Philomena (dir. Stephen Frears, 2013)


To those who are familiar with his previous work, Steve Coogan is not a name normally associated with dramas. And to his credit, Philomena - which he co-wrote and co-stars in - does have its share of comedic moments. Judi Dench stars as the titular character, an Irish woman who's searching for her son that the Catholic Church put up for adoption 50 years prior. Dench is phenomenal as usual, perfectly balancing this woman's daffiness with her genuine heartbreak and internal conflict of faith, and her journey is equal parts inspiring and devastating. Frears, together with Coogan and co-writer Jeff Pope, use this story to explore different views on religion, as Coogan's Martin Sexsmith - a proud atheist - rails against the Church for what they did to this (and many other) women while Philomena remains a steadfast Catholic.

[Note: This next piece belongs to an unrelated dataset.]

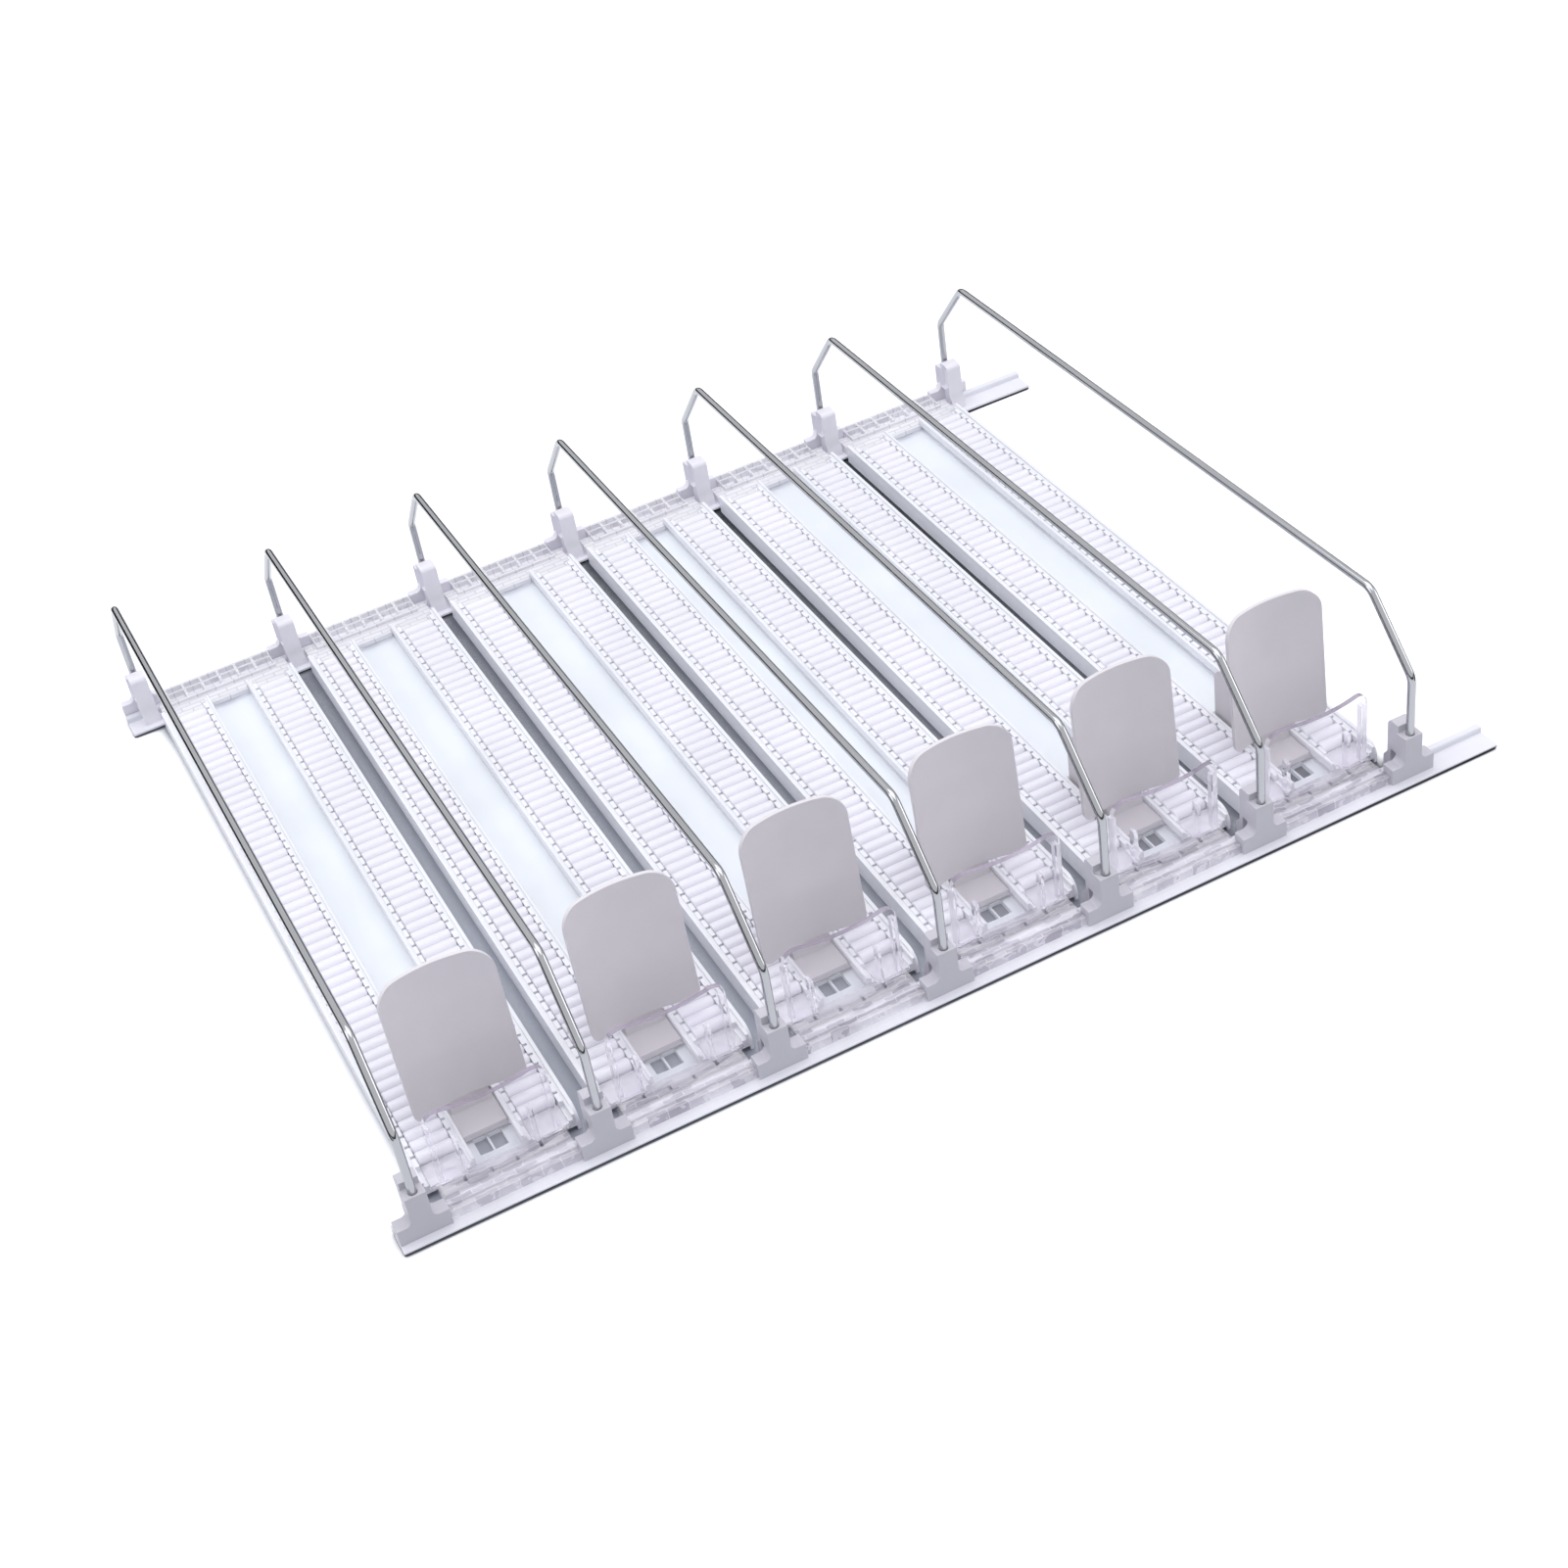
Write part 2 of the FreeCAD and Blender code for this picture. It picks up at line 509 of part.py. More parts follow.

It's an interesting route for the film to take, considering that it could have just been another road-trip comedy mixed with dramatic elements. The film doesn't completely make this all work, but the effort is impressive. B

1 comment:

Kaitlin Pendley said...

I watched the To-Do List and you were entirely too kind. What began as an entertaining first hour lagged into thirty-forty minutes that were quite pointless and lost the momentum built by earlier scenes. At times it felt like the film was trying to deliver a message, but could never quite settle on what lesson it's heroine should learn. C, I say. :) aka redbox it.